GOAL >> Write out every line below that includes the word "scene".

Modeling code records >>

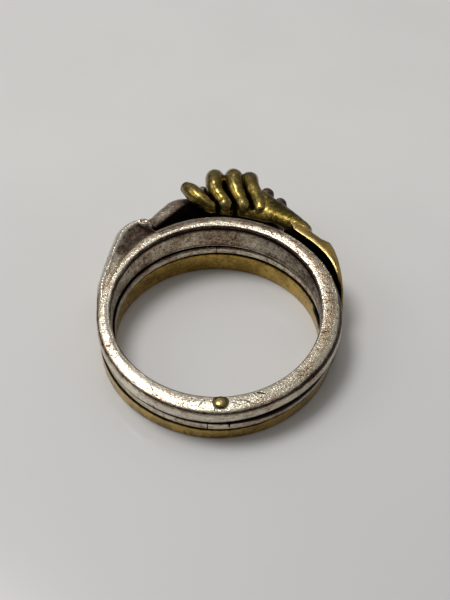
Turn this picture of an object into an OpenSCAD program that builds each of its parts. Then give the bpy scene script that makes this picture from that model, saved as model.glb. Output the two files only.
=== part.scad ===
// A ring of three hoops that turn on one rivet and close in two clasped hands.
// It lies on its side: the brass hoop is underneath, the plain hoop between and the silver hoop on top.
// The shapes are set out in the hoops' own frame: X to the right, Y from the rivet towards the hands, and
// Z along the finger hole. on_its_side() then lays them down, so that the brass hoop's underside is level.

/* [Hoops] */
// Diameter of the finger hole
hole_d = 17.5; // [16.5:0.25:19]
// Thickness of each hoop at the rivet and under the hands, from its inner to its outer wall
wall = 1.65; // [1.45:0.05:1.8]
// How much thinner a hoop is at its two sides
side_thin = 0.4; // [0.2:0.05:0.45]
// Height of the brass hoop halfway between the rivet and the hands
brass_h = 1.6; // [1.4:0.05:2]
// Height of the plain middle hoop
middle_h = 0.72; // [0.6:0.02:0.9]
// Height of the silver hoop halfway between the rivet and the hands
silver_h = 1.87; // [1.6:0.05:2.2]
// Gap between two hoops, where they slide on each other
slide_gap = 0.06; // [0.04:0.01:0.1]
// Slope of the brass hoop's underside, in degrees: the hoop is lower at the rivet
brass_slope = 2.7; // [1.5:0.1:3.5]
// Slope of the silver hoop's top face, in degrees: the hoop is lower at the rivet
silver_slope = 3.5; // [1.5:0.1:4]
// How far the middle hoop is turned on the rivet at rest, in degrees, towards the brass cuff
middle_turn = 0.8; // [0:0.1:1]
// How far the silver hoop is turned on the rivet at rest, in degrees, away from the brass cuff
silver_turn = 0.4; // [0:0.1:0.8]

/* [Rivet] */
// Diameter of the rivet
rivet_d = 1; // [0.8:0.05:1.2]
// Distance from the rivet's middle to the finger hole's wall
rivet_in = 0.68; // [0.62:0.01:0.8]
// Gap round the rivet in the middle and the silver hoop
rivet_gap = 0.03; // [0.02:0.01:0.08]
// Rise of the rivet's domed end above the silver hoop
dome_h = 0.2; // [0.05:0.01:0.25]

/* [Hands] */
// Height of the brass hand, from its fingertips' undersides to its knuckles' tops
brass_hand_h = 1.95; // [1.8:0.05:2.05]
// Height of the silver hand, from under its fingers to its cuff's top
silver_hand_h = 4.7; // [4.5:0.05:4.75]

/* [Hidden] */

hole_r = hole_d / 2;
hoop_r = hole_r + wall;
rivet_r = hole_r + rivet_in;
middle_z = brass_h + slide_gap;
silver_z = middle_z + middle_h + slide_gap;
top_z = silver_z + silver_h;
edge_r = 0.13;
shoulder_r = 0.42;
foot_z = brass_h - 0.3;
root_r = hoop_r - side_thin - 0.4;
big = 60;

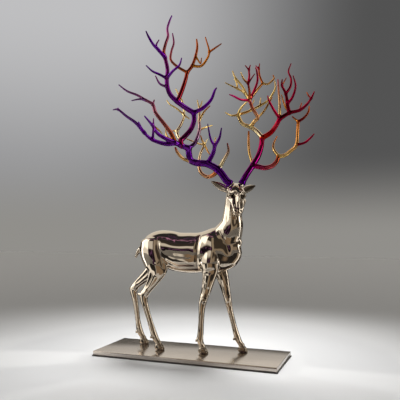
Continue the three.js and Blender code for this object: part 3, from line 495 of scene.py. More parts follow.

EXPECTED ANSWER >>
Turn this picture of an object into an OpenSCAD program that builds each of its parts. Then give the bpy scene script that makes this picture from that model, saved as model.glb. Output the two files only.
Continue the three.js and Blender code for this object: part 3, from line 495 of scene.py. More parts follow.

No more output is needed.